Inventer la souveraineté numérique
Les transformations des pratiques d’écoute et de visionnement de contenus culturels en ligne exigent de comprendre le fonctionnement des nouvelles plateformes de diffusion. «Il faut adapter les modèles d’affaires et la façon dont on finance la culture à ces nouvelles réalités, soutient la chercheuse. Sans verser dans le protectionnisme à tous crins, nous sommes à l’heure d’inventer la souveraineté numérique afin de nous assurer que tout le monde ait sa place dans le cyberespace, lequel est contrôlé présentement par quelques grandes entreprises privées américaines. Ce qui est en jeu, fondamentalement, c’est la pérennité des contenus culturels québécois et canadiens sur les plateformes numériques.»
Au cours de la prochaine année, le LATICCE développera une banque de données spécialisées, qui sera disponible pour les acteurs des industries culturelles – créateurs, producteurs et diffuseurs – et pour les décideurs politiques. «Nous sommes en train de consolider nos méthodes d’enquête et de valider nos outils méthodologiques, dit la chercheuse. L’indice de découvrabilité permettra aux acteurs du milieu et aux décideurs de mieux comprendre les impacts du numérique sur les interactions entre l’offre culturelle locale et l’offre globale, et de mieux orienter leurs stratégies et leurs politiques.

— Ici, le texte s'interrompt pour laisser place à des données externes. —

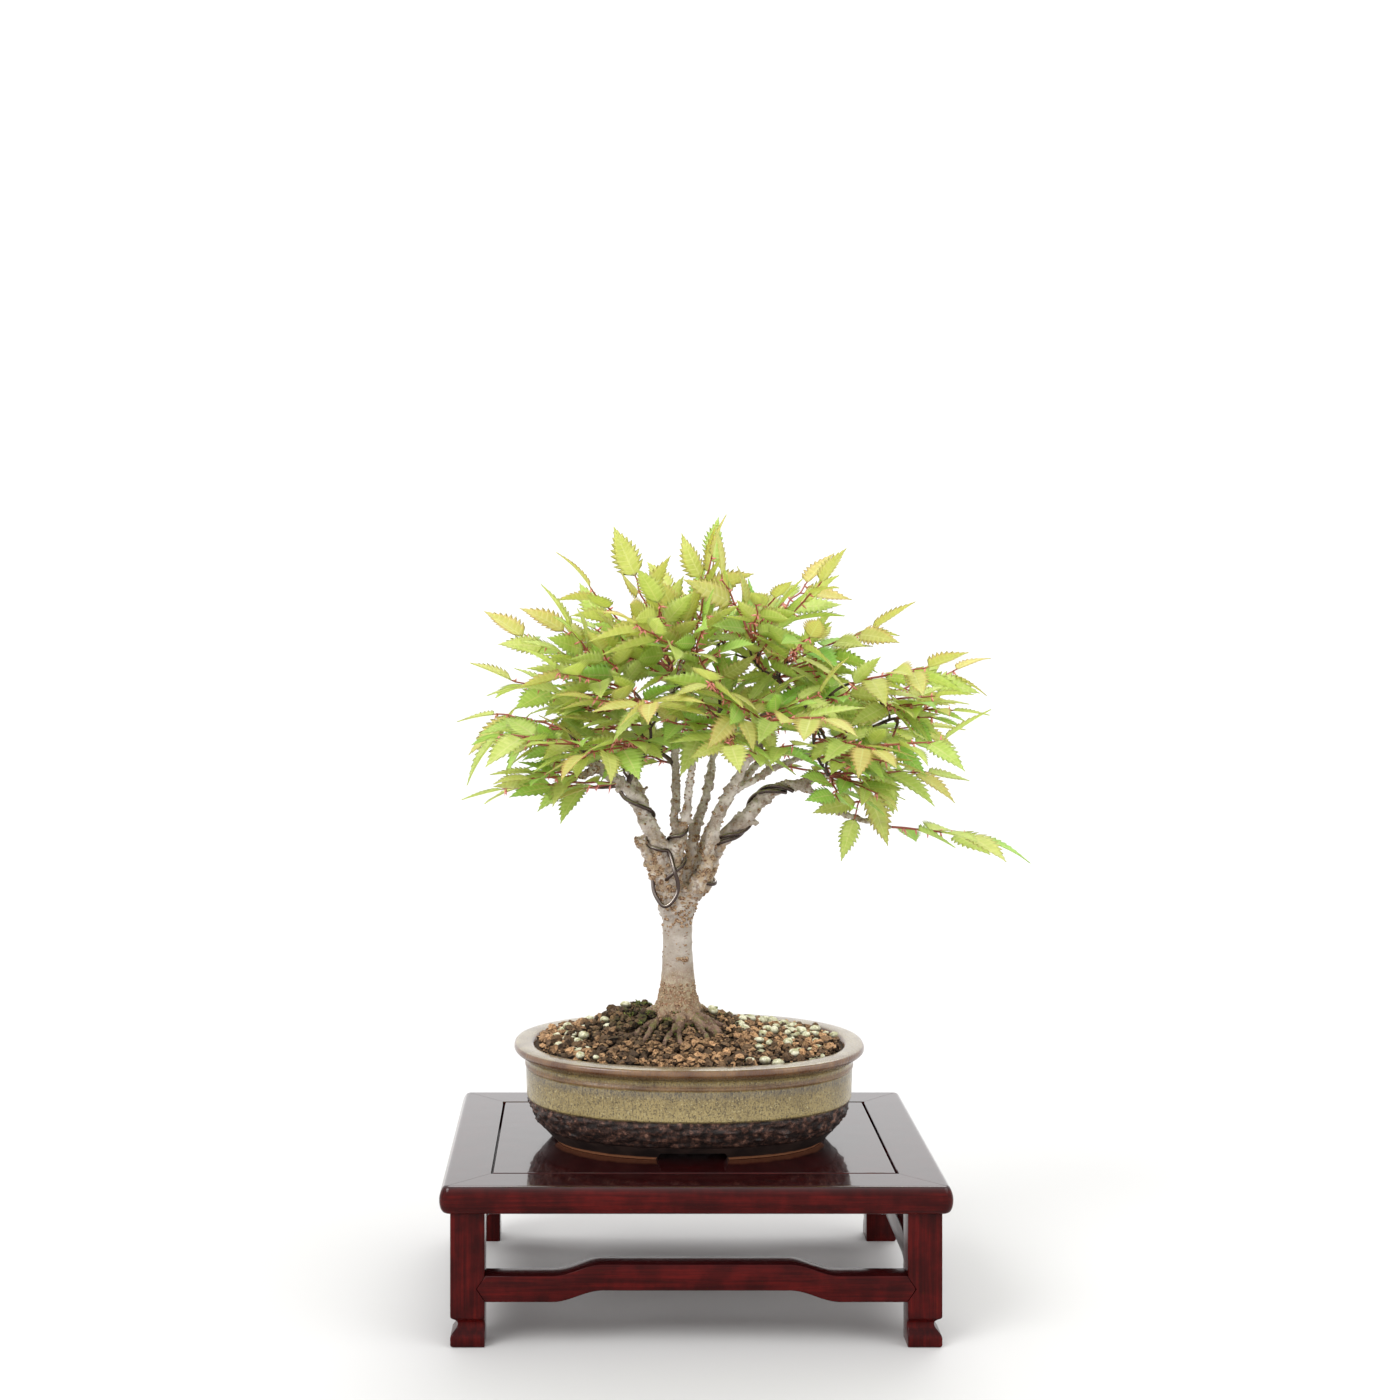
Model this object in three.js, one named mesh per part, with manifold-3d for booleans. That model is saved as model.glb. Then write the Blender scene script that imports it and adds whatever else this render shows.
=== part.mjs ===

Nous voulons mettre les résultats de nos analyses au service de la promotion de la diversité des expressions culturelles.»
Le LATICCE a noué des partenariats avec plusieurs organismes culturels, dont l’ADISQ, la Société canadienne des auteurs, compositeurs et éditeurs de musique (SOCAN), la Société de développement des entreprises culturelles (SODEC), l’Association des professionnels de l’édition musicale (APEM), l’Observatoire de la culture et des communications du Québec (OCCQ), l’Institut de la statistique du Québec et MetaD.media.